How do you maintain a work/life balance?
If there were a simple, magic-bullet answer, you wouldn't be asking the question. Work/life balance is very difficult. There is always a trade-off; no one has yet invented a means to make time stop or add hours to the day. When my sons were younger, I made a concerted effort to try to create balance, and the extent I was able to do so was a direct result of my husband's active participation in our home life. Today, now that my sons are living on their own, I don't have any balance in my life. The Chair role demands too much.

What do you think is the biggest issue for women in the workplace?
The biggest issue facing women in the legal business is finding their place. It can be difficult in the early years if you chose to have a family and want to spend time with them. As I noted, women also need to gain the confidence to ask for the business. Then, of course, there is always the elephant in the room--equality of pay is still an issue. At Quarles & Brady, we do blind testing based upon gender, race, and office location to try to ensure the process is not biased against any particular group of attorneys.

How has mentorship made a difference in your professional and personal life?
I've had several mentors in my career. I think, on some level, we are all influenced by the full menagerie of characters that cross our paths over the course of this journey. Some I've learned from by observing their negative behavior and some from their positive behavior; some I try to emulate, but I've honestly learned as much from seeing what I don't want to do--the kind of person I don't want to be--as I have from the positive influences in my life. Teachers come in all shapes and sizes, and each brings a different lesson to learn. At Quarles & Brady, though, we have a very successful formal program to ensure all attorneys have mentors to guide them through the system--and we vet mentors, to make sure the right kind of people are in those positions.

Which other female leaders do you admire and why?
I have great fondness and admiration for the Honorable Sandra Day O'Connor. Look what she accomplished--reaching the absolute and unquestioned pinnacle of her field--and then what she gave up, so she could be with her partner, the person she loved. She seems to always have had her priorities in the right place; there is a way to get to the top without losing sight of who you are.

What do you want Quarles & Brady to accomplish in the next year?
We need to continue to execute our strategic plan, which we designed last April.

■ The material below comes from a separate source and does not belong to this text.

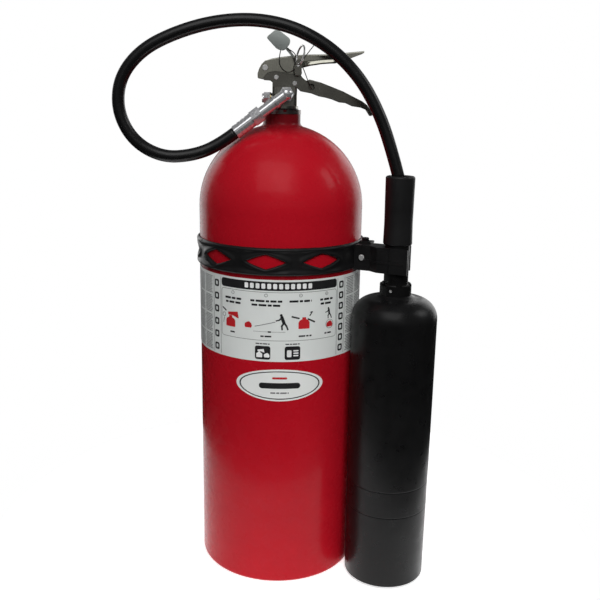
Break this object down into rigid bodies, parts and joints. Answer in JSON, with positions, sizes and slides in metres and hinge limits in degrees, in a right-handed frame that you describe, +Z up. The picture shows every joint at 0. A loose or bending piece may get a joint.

The plan is built on the conceit that, to survive in this competitive environment, we have to serve our clients in the manner they want to be served--this includes everything from our communication style, our responsiveness, and our understanding of their business. We've identified several key strategic areas to hone in on, as well as some new ones we'd like to bring to the marketplace. We are trying to ensure we provide a consistent client experience no matter in which location or practice field you need assistance. Quarles & Brady is a wonderful law firm with terrific people, from our staff to our attorneys, and we want to score a "10" every time, in everything we do. We value inclusion and diversity to a greater extent than anyone else in our industry. Our prior Chair was the first African-American to chair an AmLaw 200 firm, and I--his immediate successor--am one of only a handful of women to chair such a firm.